Has Gov. Gavin Newsom’s ambitious green energy push finally been met a modicum of resistance?
That seems to be the case after Kern County Supervisors brought a set of massive solar projects in the southeastern portion of the county to a crawl on Tuesday.
Six photovoltaic projects are becoming collateral damage as Kern County Supervisors direct their heat at state lawmakers.
The six sets of solar array, collectively known as Raceway 2.0, are proposed to be built on 1,330 acres of land just south of Willow Springs International Raceway in Rosamond.
The projects would generate approximately 291 megawatts of electricity, builder AES Corporation claims.
The change in tune from Kern County officials arrives less than a month after California’s Geologic Energy Management division (CalGEM) denied 21 energy extraction permits for Kern County energy producer, Aera Energy.

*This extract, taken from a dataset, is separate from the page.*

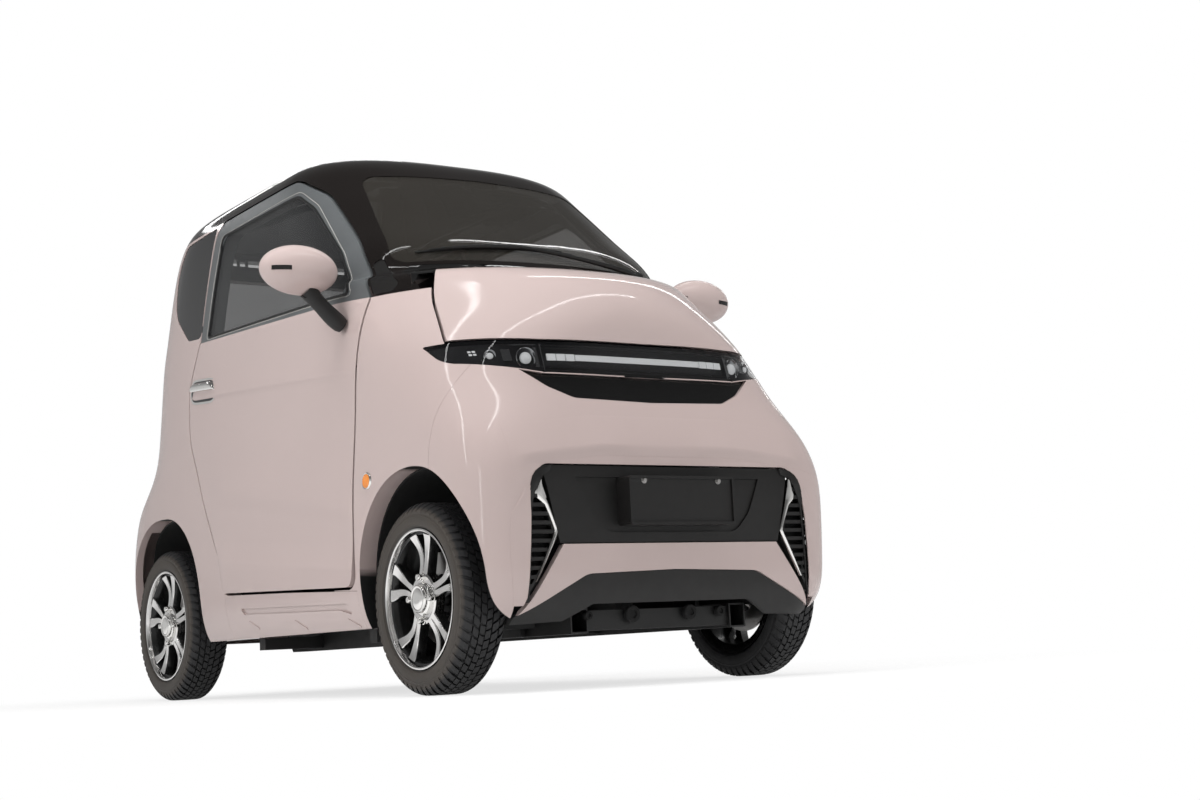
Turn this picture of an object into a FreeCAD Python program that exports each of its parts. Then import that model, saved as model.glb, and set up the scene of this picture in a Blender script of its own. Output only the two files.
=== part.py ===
import FreeCAD, Part
import math
import os

# Two-seat electric microcar, facing -Y, standing on the ground at z = 0.
# Millimetres.  X is across the car, Y along it, Z up.
# The origin is on the ground under the middle of the car's box.

V = FreeCAD.Vector
alongX = V(1, 0, 0)
alongY = V(0, 1, 0)
alongZ = V(0, 0, 1)

# Driving dimensions, kept in the sheet
drivingSizes = {
    "Wheelbase": 1640,
    "FrontOverhang": 377,
    "RearOverhang": 362,
    "HalfWidth": 556,
    "BeltHeight": 1095,
    "CarHeight": 1575,
    "BodyFloor": 150,
    "Track": 955,
    "TyreRadius": 233,
    "TyreWidth": 125,
    "RimRadius": 167,
    "RimWidth": 112,
    "RimDish": 26,
    "SpokePairs": 5,
    "HubRadius": 58,
    "SpindleRadius": 20,
    "BearingPlay": 0.05,
    "FrontArchHalf": 276,
    "FrontArchTop": 552,
    "RearArchHalf": 298,
    "RearArchTop": 562,
    "LinerThickness": 5,
    "WallThickness": 48,
    "RoofThickness": 34,
    "CoverThickness": 20,
    "GlassThickness": 5,
    "DoorGap": 7,
    "PanelGap": 0.8,
    "HingeGap": 19,
    "HingeRadius": 5,
    "HingePin": 3,
    "SeatGap": 0.3,
    "KingpinX": 430,
    "StrutTopX": 365,
    "StemRadius": 9,
    "ShaftRadius": 10,
    "PinRadius": 14,
    "PlateWidth": 318,
    "PlateHeight": 118,
    "SeatWidth": 420,
    "SeatBaseHeight": 400,
    "SeatLength": 430,
    "SeatBackHeight": 560,
    "CushionDepth": 110,
    "SteeringWheelRadius": 172,
    "MirrorLength": 190,
    "RailWidth": 50,
    "RailHeight": 60,
    "RailSpacing": 480,
    "RailBottom": 130,
    "RearRailRise": 164,
    "FloorHeight": 196,
    "DeckHeight": 470,
    "BatteryLength": 340,
    "BatteryHeight": 240,
}

doc = FreeCAD.newDocument("Microcar")
sheet = doc.addObject("Spreadsheet::Sheet", "Sizes")
for line, (alias, value) in enumerate(drivingSizes.items(), start=1):
    sheet.set("A%d" % line, alias)
    sheet.set("B%d" % line, str(value))
    sheet.setAlias("B%d" % line, alias)
doc.recompute()


def size(alias):
    return float(sheet.get(alias))


wheelbase = size("Wheelbase")
carLength = size("FrontOverhang") + wheelbase + size("RearOverhang")
frontAxle = size("FrontOverhang") - carLength / 2
rearAxle = frontAxle + wheelbase
middle = (frontAxle + rearAxle) / 2
axleHeight = size("TyreRadius")
halfTrack = size("Track") / 2
belt = size("BeltHeight")
carTop = size("CarHeight")
halfWidth = size("HalfWidth")
floorZ = size("BodyFloor")
doorGap = size("DoorGap")
panelGap = size("PanelGap")
seatGap = size("SeatGap")
glasshouse = carTop - belt
far = 3 * halfWidth
pieces = {}


# Helpers for outlines and prisms

def loop(corners, place):
    """A closed wire through corners (u, v) or (u, v, radius), set in space by place."""
    count = len(corners)
    starts = []
    ends = []
    mids = []
    for index, corner in enumerate(corners):
        here = V(corner[0], corner[1], 0)
        before = corners[index - 1]
        after = corners[(index + 1) % count]
        toBefore = V(before[0], before[1], 0) - here
        toAfter = V(after[0], after[1], 0) - here
        radius = corner[2] if len(corner) > 2 else 0
        if radius == 0:
            starts.append(here)
            ends.append(here)
            mids.append(None)
            continue
        half = toBefore.getAngle(toAfter) / 2
        reach = min(radius / math.tan(half), 0.48 * toBefore.Length, 0.48 * toAfter.Length)
        radius = reach * math.tan(half)
        toBefore.normalize()
        toAfter.normalize()
        bisector = toBefore + toAfter
        bisector.normalize()
        starts.append(here + toBefore * reach)
        ends.append(here + toAfter * reach)
        mids.append(here + bisector * (radius / math.sin(half) - radius))
    edges = []
    for index in range(count):
        if mids[index] is not None:
            arc = Part.Arc(place(starts[index]), place(mids[index]), place(ends[index]))
            edges.append(arc.toShape())
        following = starts[(index + 1) % count]
        if ends[index].distanceToPoint(following) > 0.01:
            edges.append(Part.makeLine(place(ends[index]), place(following)))
    return Part.Wire(edges)


def prismX(corners, low, high):
    """Corners are (y, z)."""
    wire = loop(corners, lambda p: V(low, p.x, p.y))
    return Part.Face(wire).extrude(V(high - low, 0, 0))


def prismY(corners, low, high):
    """Corners are (x, z)."""
    wire = loop(corners, lambda p: V(p.x, low, p.y))
    return Part.Face(wire).extrude(V(0, high - low, 0))


def prismZ(corners, low, high):
    """Corners are (x, y)."""
    wire = loop(corners, lambda p: V(p.x, p.y, low))
    return Part.Face(wire).extrude(V(0, 0, high - low))


def slab(lowX, highX, lowY, highY, lowZ, highZ):
    return Part.makeBox(highX - lowX, highY - lowY, highZ - lowZ, V(lowX, lowY, lowZ))


def rod(radius, start, end):
    axis = end - start
    return Part.makeCylinder(radius, axis.Length, start, axis)


def mirrored(shape):
    return shape.mirror(V(0, 0, 0), alongX)


def bothSides(shape):
    return Part.makeCompound([shape, mirrored(shape)])


def joined(shapes):
    result = shapes[0]
    for shape in shapes[1:]:
        result = result.fuse(shape)
    return result.removeSplitter()


def solidsOf(shape):
    """The solids of a boolean result as one shape."""
    solids = [solid for solid in shape.Solids if solid.Volume > 50]
    if len(solids) == 1:
        return solids[0]
    return Part.makeCompound(solids)


def widened(corners, gap):
    """The same outline moved out by gap."""
    area = sum(a[0] * b[1] - b[0] * a[1] for a, b in zip(corners, corners[1:] + corners[:1]))
    turn = 1 if area > 0 else -1
    result = []
    count = len(corners)
    for index, corner in enumerate(corners):
        before = V(corners[index - 1][0], corners[index - 1][1], 0)
        here = V(corner[0], corner[1], 0)
        after = V(corners[(index + 1) % count][0], corners[(index + 1) % count][1], 0)
        first = (here - before).normalize()
        second = (after - here).normalize()
        normalOne = V(first.y, -first.x, 0) * turn
        normalTwo = V(second.y, -second.x, 0) * turn
        push = (normalOne + normalTwo) * (gap / (1 + normalOne.dot(normalTwo)))
        moved = here + push
        radius = corner[2] if len(corner) > 2 else 0
        result.append((moved.x, moved.y, max(radius + gap, 0) if radius else 0))
    return result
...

CalGEM has emerged as the tip of the spear in Newsom’s push to end California oil production by 2045.
But the denial is just one portion of the issue. The other is property taxes.
California currently offers a property tax exclusion to property owners that install active solar energy systems on their property.
The exclusion, which is currently set to expire in 2025, temporarily bars Kern County from including the solar system improvements as part of a reassessment.
It’s worth noting, however, that the property tax exclusion was extended by legislators in 2014 – from Jan. 1, 2017 to Jan. 1, 2025 – and can be extended again.
In a letter to Kern County Supervisors, Sen. Shannon Grove (R–Bakersfield) called on local lawmakers to issue a moratorium on new, large-scale solar projects.
She added that Kern County, long the energy hub of the Golden State through its oil production, has continued that role in renewables.
“Kern County has been key in helping the state meet its energy goals by producing more than 50% of California’s renewable energy,” Grove wrote. “Highly urbanized areas of the state proclaim their success in meeting the Governor’s ever changing renewable energy goals, but what they fail to mention is that their ability to appease the Governor is contingent upon a continuous supply of clean renewable energy produced in Kern County.”
She added that Kern County is put at a competitive disadvantage by producing cheap energy for major metropolitan hubs while sacrificing $100 million in property tax revenues over the last decade.
“Cities like Los Angeles and San Francisco greatly benefit from the ample energy produced in Kern County, including lower energy rates. However, Kern County loses out on tens of millions of dollars in tax revenue due to the overused Solar Tax Exclusion.”
Grove estimated that continued unabated solar development with the property tax exclusion would cost Kern County more than $40 million in revenue.
The moratorium idea never surfaced on Tuesday, but the litany of energy-related issues certainly left Supervisors with pause.
“When the governor comes out and just arbitrarily denies 21 permits for local businesses with no science and no reasoning behind it, that really forces the board to say, ‘OK we have to do something to protect our residents and local businesses,’” board Chairman Phillip Peters told The Bakersfield Californian.
Raceway 2.0 is scheduled to return before the board on Aug. 24.